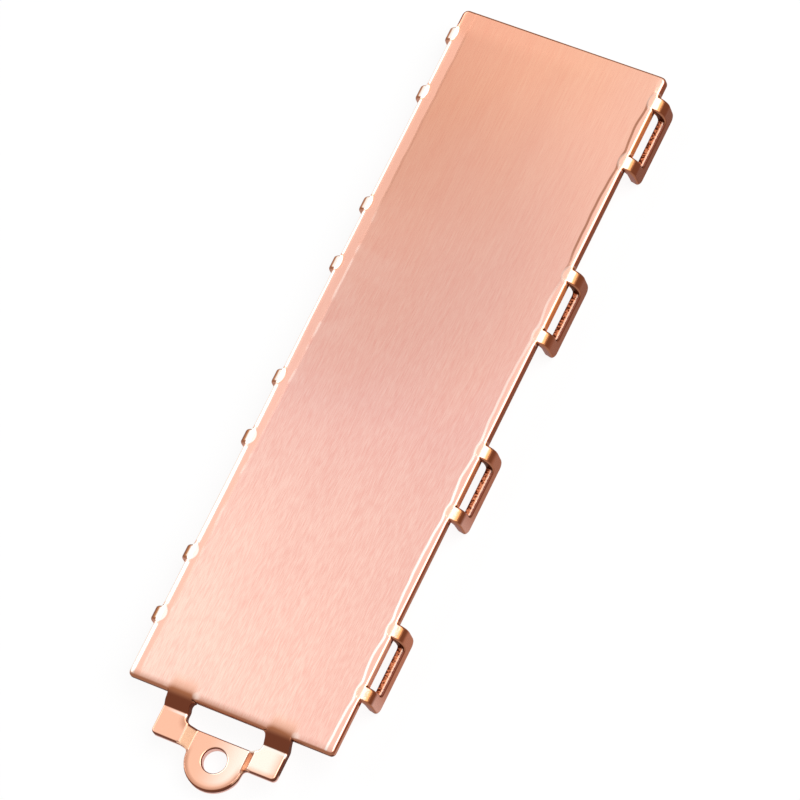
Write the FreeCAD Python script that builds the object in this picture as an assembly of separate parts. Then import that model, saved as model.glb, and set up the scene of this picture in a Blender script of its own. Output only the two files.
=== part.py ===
"""A clip-on heat spreader for a plug-in drive card, stamped and folded from one copper sheet.

A flat cover plate lies on the card. Four stirrup clips along each long edge fold down past the
card's sides, and a lowered tab at one end carries the ear and hole for the card's own screw.
Millimetres, +Z up. The origin is under the middle of the part, on the level of the surface that
the clips' lower edges stand on, and halfway between the two rows of clips. +X runs across the
plate and +Y along it, away from the tab.
"""
import FreeCAD, Part
import math
import os

V = FreeCAD.Vector
UP = V(0, 0, 1)
ACROSS = V(1, 0, 0)
TO_TAB = V(0, -1, 0)
NEAR = 1e-5

# The sheet, and the rounding that the punch leaves along the edges of its upper face
sheet = 0.8
plate_edge_roll = 0.30
clip_edge_roll = 0.25
tab_edge_roll = 0.20

# The card between the clips, and the play on each side of it
card_width = 22.0
card_play = 0.02

# The cover plate, whose long edges end just inside the clips, and which lies a little off the
# card's middle line
edge_gap = 0.10
plate_length = 72.8
plate_shift = 0.08
far_corner_radius = 0.6
near_corner_radius = 0.45

# The clips along each long edge: a strip bent down, with a window pierced through it
clip_count = 4
clip_pitch = 19.0
first_clip = 9.8
clip_length = 8.1
clip_depth = 3.7
clip_corner_radius = 0.8
clip_bend_radius = 0.65
cut_slant = 0.18
bar_height = 1.35
window_length = 5.05
window_corner_radius = 0.35
dimple_radius = 0.9
dimple_reach = 0.15

# The lowered tab: two legs step down to a flange each, and the ear lies one step lower between them
tab_width = 13.15
slot_width = 7.95
slot_lip = 0.08
slot_end = 2.0
slot_corner_radius = 0.6
tab_bend_radius = 1.2
tab_bend_start = 0.5
tab_bend_angle = 45.0
tab_root_round = 0.45
flange_drop = 0.9
flange_reach = 4.08
flange_corner_radius = 0.45
flange_root_round = 0.12
flange_heel_round = 0.4
ear_drop = 1.95
ear_radius = 2.95
ear_reach = 4.15
ear_root_round = 0.35
ear_step_top = 3.6
ear_step_run = 0.85
ear_step_round = 0.25
screw_hole_diameter = 2.4

# Places that follow from the sizes
overall_length = plate_length + ear_reach + ear_radius
y_far = overall_length / 2
y_near = y_far - plate_length
y_flange = y_near - flange_reach
y_ear = y_near - ear_reach
y_tip = y_ear - ear_radius
z_top = clip_depth
z_under = z_top - sheet
x_bar = card_width / 2 + card_play
half_plate = x_bar - edge_gap
x_bend = x_bar - clip_bend_radius
clip_bend_outer = clip_bend_radius + sheet
z_bend = z_top - clip_bend_outer
leg_width = (clip_length - window_length) / 2
tab_bend_outer = tab_bend_radius + sheet
y_bend = y_near + tab_bend_start
z_flange = z_top - flange_drop
z_ear = z_top - ear_drop
half_tab = tab_width / 2
half_slot = slot_width / 2


def box(x0, x1, y0, y1, z0, z1):
    return Part.makeBox(x1 - x0, y1 - y0, z1 - z0, V(x0, y0, z0))


def outline(*runs):
    """A closed wire, whose runs are lines of two points or arcs of three."""
    curves = [Part.Arc(*run) if len(run) == 3 else Part.LineSegment(*run) for run in runs]
    return Part.Wire([curve.toShape() for curve in curves])


def polygon(points):
    return outline(*zip(points, points[1:] + points[:1]))


def prism(wire, along):
    return Part.Face(wire).extrude(along)


def arc(centre, sideways, radius, start, stop):
    """Three points of an arc, between angles in degrees that are turned from straight up."""
    angles = [math.radians(angle) for angle in (start, (start + stop) / 2, stop)]
    return [centre + sideways * (radius * math.sin(a)) + UP * (radius * math.cos(a)) for a in angles]


def rounded(solid, radius, choose):
    """The solid with its chosen edges rounded."""
    return solid.makeFillet(radius, [edge for edge in solid.Edges if choose(edge)])


def points_on(edge):
    first, last = edge.FirstParameter, edge.LastParameter
    return [edge.valueAt(first + (last - first) * share) for share in (0, 0.5, 1)]


def runs_along(edge, direction):
    ends = points_on(edge)
    return all((point - ends[0]).cross(direction).Length < NEAR for point in ends)


def upright(edge):
    return runs_along(edge, UP)


def passes_over(edge, corner):
    """Whether an edge runs across the part through this corner of a leg's section."""
    return all(abs(point.y - corner.y) + abs(point.z - corner.z) < NEAR for point in points_on(edge))


def cover_plate():
    """The flat plate, rolled all round its upper face."""
    plate = box(-half_plate, half_plate, y_near, y_far, z_under, z_top)
    middle = (y_near + y_far) / 2
    plate = rounded(plate, far_corner_radius, lambda e: upright(e) and e.CenterOfMass.y > middle)
    plate = rounded(plate, near_corner_radius, lambda e: upright(e) and e.CenterOfMass.y < middle)
    return rounded(plate, plate_edge_roll, lambda e: e.BoundBox.ZMin > z_top - NEAR)


def clip_strip(y_low, y_high):
    """The bent strip that a clip is cut from: over the plate's edge, round the bend and down."""
    centre = V(x_bend, y_low, z_bend)
    outer = arc(centre, ACROSS, clip_bend_outer, 0, 90)
    inner = arc(centre, ACROSS, clip_bend_radius, 90, 0)
    outer_foot = V(x_bar + sheet, y_low, 0)
    inner_foot = V(x_bar, y_low, 0)
    section = outline(outer, (outer[-1], outer_foot), (outer_foot, inner_foot),
                      (inner_foot, inner[0]), inner, (inner[-1], outer[0]))
    return prism(section, V(0, y_high - y_low, 0))


def clip_blank(y_middle):
    """The block that trims the strip's ends, whose cut faces slant in behind the outer skin."""
    root = clip_length / 2
    wires = []
    for x, slant in ((x_bar + sheet, 0), (x_bar - sheet, 2 * cut_slant)):
        tip = root - slant
        wires.append(polygon([V(x, y_middle - root, z_top), V(x, y_middle - tip, 0),
                              V(x, y_middle + tip, 0), V(x, y_middle + root, z_top)]))
    block = Part.makeLoft(wires, True, True)
    return rounded(block, clip_corner_radius,
                   lambda e: e.BoundBox.ZMax < NEAR and e.BoundBox.XLength > sheet)


def on_outer_skin(point):
    """Whether a point lies on the face of a clip that was the sheet's upper face."""
    if point.z < z_bend:
        return abs(point.x - x_bar - sheet) < NEAR
    return abs(math.hypot(point.x - x_bend, point.z - z_bend) - clip_bend_outer) < NEAR


def is_cut_edge(edge):
    """Whether the punch cut this edge of a clip's outer skin, as it did not cut the bend's own lines."""
    bend_line = runs_along(edge, TO_TAB) and edge.BoundBox.ZMin > bar_height + NEAR
    return all(on_outer_skin(point) for point in points_on(edge)) and not bend_line


def clip(y_middle):
    """One stirrup on the +X edge, and the lip of the plate that ends inside its window."""
    half_clip = clip_length / 2
    half_window = window_length / 2
    y_low, y_high = y_middle - half_window, y_middle + half_window
    window = box(0, x_bar + 2 * sheet, y_low, y_high, bar_height, z_top + sheet)
    window = rounded(window, window_corner_radius,
                     lambda e: runs_along(e, ACROSS) and e.BoundBox.ZMax < z_top)
    strip = clip_strip(y_middle - half_clip, y_middle + half_clip)
    stirrup = strip.common(clip_blank(y_middle)).cut(window)
    stirrup = rounded(stirrup, clip_edge_roll, is_cut_edge)
    lip = box(x_bend, half_plate, y_low, y_high, z_under, z_top)
    lip = rounded(lip, plate_edge_roll,
                  lambda e: e.BoundBox.ZMin > z_top - NEAR and e.BoundBox.XMin > x_bend + NEAR)
    return [stirrup, lip]


def clip_dimples(y_middle):
    """What is sunk from the plate round the root of each leg, where the bend pulled it down."""
    x_out = x_bar + sheet
    above = box(x_bend, x_out, y_middle - clip_length, y_middle + clip_length, z_under, z_top + sheet)
    bend_core = Part.makeCylinder(clip_bend_outer, 2 * clip_length,
                                  V(x_bend, y_middle + clip_length, z_bend), TO_TAB)
    above = above.cut(bend_core)
    dimples = []
    for side in (-1, 1):
        y_leg = y_middle + side * (window_length + leg_width) / 2
        centre = V(x_bend - dimple_reach + dimple_radius, y_leg, z_under)
        dimples.append(above.common(Part.makeCylinder(dimple_radius, 2 * sheet, centre)))
    return dimples


def tab_leg(x_low, x_high):
    """A leg's strip: off the plate, round a shallow bend and down a straight slope to its flange."""
    angle = math.radians(tab_bend_angle)
    centre = V(x_low, y_bend, z_top - tab_bend_outer)
    top = arc(centre, TO_TAB, tab_bend_outer, 0, tab_bend_angle)
    under = arc(centre, TO_TAB, tab_bend_radius, tab_bend_angle, 0)
    foot = V(x_low, top[-1].y - (top[-1].z - z_flange) / math.tan(angle), z_flange)
    toe = foot + TO_TAB * flange_root_round
    heel = V(x_low, under[0].y - (under[0].z - z_flange + sheet) / math.tan(angle), z_flange - sheet)
    toe_under = toe - UP * sheet
    section = outline(top, (top[-1], foot), (foot, toe), (toe, toe_under), (toe_under, heel),
                      (heel, under[0]), under, (under[-1], top[0]))
    leg = prism(section, V(x_high - x_low, 0, 0))
    leg = rounded(leg, flange_root_round, lambda e: passes_over(e, foot))
    leg = rounded(leg, flange_heel_round, lambda e: passes_over(e, heel))
    return leg, toe.y


def tab_saddle(y_start):
    """The sheet beyond the legs, level at the flanges and stepped down to the ear between them."""
    low = ear_step_top - ear_step_run
    upper = [V(-half_tab, y_start, z_flange), V(-ear_step_top, y_start, z_flange),
             V(-low, y_start, z_ear), V(low, y_start, z_ear),
             V(ear_step_top, y_start, z_flange), V(half_tab, y_start, z_flange)]
    lower = [point - UP * sheet for point in reversed(upper)]
    saddle = prism(polygon(upper + lower), V(0, y_tip - sheet - y_start, 0))
    return rounded(saddle, ear_step_round,
                   lambda e: runs_along(e, TO_TAB) and abs(e.CenterOfMass.x) < half_tab - NEAR)


def tab_blank():
    """The tab as seen from above, with its slot and screw hole, as tall as the part."""
    band = box(-half_tab, half_tab, y_flange, y_bend, 0, z_top)
    band = rounded(band, flange_corner_radius,
                   lambda e: upright(e) and e.CenterOfMass.y < y_flange + NEAR)
    left, right = V(-ear_radius, y_ear, 0), V(ear_radius, y_ear, 0)
    inner_left, inner_right = V(-ear_radius, y_near - slot_end, 0), V(ear_radius, y_near - slot_end, 0)
    ear = outline((left, V(0, y_tip, 0), right), (right, inner_right), (inner_right, inner_left),
                  (inner_left, left))
    hole = Part.makeCylinder(screw_hole_diameter / 2, z_top, V(0, y_ear, 0))
    slot = box(-half_slot, half_slot, y_near - slot_end, y_near - slot_lip, 0, z_top)
    slot = rounded(slot, slot_corner_radius, upright)
    inside = box(-half_slot, half_slot, y_near - slot_lip, y_bend, 0, z_top)
    body = band.fuse(prism(ear, UP * z_top)).removeSplitter()
    body = rounded(body, ear_root_round,
                   lambda e: upright(e) and abs(abs(e.CenterOfMass.x) - ear_radius) < NEAR)
    return body.cut([slot, hole, inside])


def is_ear_rim(edge):
    """Whether an edge is where the ear's level face meets its end, its screw hole or the slot."""
    level = all(abs(point.z - z_ear) < NEAR for point in points_on(edge))
    return level and not runs_along(edge, TO_TAB)


def tab():
    """The whole tab, with the lip of plate that ends at its slot."""
    left, y_toe = tab_leg(-half_tab, -ear_step_top)
    right, y_toe = tab_leg(ear_step_top, half_tab)
    body = left.fuse([right, tab_saddle(y_toe)]).removeSplitter().common(tab_blank())
    # Each rim's roll runs on along every edge that follows on smoothly, up the ramps and legs
    body = rounded(body, tab_edge_roll, is_ear_rim)
    lip = box(-half_slot, half_slot, y_near - slot_lip, y_bend, z_under, z_top)
    lip = rounded(lip, plate_edge_roll,
                  lambda e: e.BoundBox.ZMin > z_top - NEAR and e.BoundBox.YMax < y_near)
    return [body, lip]


def tab_dimples():
    """What is sunk from the plate's end over the two legs' bends."""
    core = Part.makeCylinder(tab_bend_outer, tab_width,
                             V(-half_tab, y_bend, z_top - tab_bend_outer), ACROSS)
    sunk = []
    for x_low in (-half_tab, half_slot):
        x_high = x_low + half_tab - half_slot
        above = box(x_low, x_high, y_near - sheet, y_bend, z_under, z_top + sheet)
        above = rounded(above, tab_root_round, lambda e: upright(e) and e.CenterOfMass.y > y_near)
        sunk.append(above.cut(core))
    return sunk


def mirrored(solids):
    return [solid.mirror(V(0, 0, 0), ACROSS) for solid in solids]


def main():
    clips = []
    dimples = []
    for number in range(clip_count):
        y_middle = y_near + first_clip + number * clip_pitch
        clips += clip(y_middle)
        dimples += clip_dimples(y_middle)
    shifted = Part.makeCompound([cover_plate().cut(tab_dimples())] + tab())
    shifted.translate(ACROSS * -plate_shift)
    plate, *tab_parts = shifted.Solids
    plate = plate.cut(dimples + mirrored(dimples))
    cover = plate.fuse(clips + mirrored(clips) + tab_parts).removeSplitter()
    os.makedirs("parts", exist_ok=True)
    cover.exportStep("parts/cover_sheet.step")
    print(len(cover.Solids), "solid, valid", cover.isValid(), "volume", round(cover.Volume, 1))


main()
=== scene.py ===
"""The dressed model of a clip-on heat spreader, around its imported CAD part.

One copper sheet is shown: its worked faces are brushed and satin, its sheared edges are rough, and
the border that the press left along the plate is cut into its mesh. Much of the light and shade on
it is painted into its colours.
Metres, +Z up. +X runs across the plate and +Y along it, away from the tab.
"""

import math

import bmesh
import bpy
from mathutils import Matrix, Vector


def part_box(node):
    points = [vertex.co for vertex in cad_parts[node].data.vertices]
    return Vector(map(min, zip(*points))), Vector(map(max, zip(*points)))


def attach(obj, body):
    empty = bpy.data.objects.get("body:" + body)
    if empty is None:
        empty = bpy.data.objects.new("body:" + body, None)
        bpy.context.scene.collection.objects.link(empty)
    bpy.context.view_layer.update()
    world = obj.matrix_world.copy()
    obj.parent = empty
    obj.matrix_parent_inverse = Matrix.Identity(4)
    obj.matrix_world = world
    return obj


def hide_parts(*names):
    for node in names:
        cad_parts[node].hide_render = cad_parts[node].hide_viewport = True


bl_info = {
    "name": "Clip-on heat spreader",
    "version": (1, 0, 0),
    "blender": (4, 5, 0),
    "location": "3D View > Sidebar > Heat spreader",
    "description": "Builds a stamped copper heat spreader with four clips along each edge",
    "category": "Object",
}

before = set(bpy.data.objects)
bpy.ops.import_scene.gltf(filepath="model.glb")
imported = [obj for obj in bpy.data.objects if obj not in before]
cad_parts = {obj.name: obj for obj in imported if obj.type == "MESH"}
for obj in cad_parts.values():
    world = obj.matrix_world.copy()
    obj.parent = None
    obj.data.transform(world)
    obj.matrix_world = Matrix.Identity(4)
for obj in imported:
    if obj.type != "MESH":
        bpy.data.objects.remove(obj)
NODE = "cover_sheet"
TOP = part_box(NODE)[1].z
MM = 0.001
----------
_EXERCISE PROMPT:_ Of the lines above, extract only those from the line with "dimples += clip_dimples(y_middle)" to the line with "imported CAD part.", both included, exactly as written.

_COMPLETE ANSWER:_
        dimples += clip_dimples(y_middle)
    shifted = Part.makeCompound([cover_plate().cut(tab_dimples())] + tab())
    shifted.translate(ACROSS * -plate_shift)
    plate, *tab_parts = shifted.Solids
    plate = plate.cut(dimples + mirrored(dimples))
    cover = plate.fuse(clips + mirrored(clips) + tab_parts).removeSplitter()
    os.makedirs("parts", exist_ok=True)
    cover.exportStep("parts/cover_sheet.step")
    print(len(cover.Solids), "solid, valid", cover.isValid(), "volume", round(cover.Volume, 1))


main()
=== scene.py ===
"""The dressed model of a clip-on heat spreader, around its imported CAD part.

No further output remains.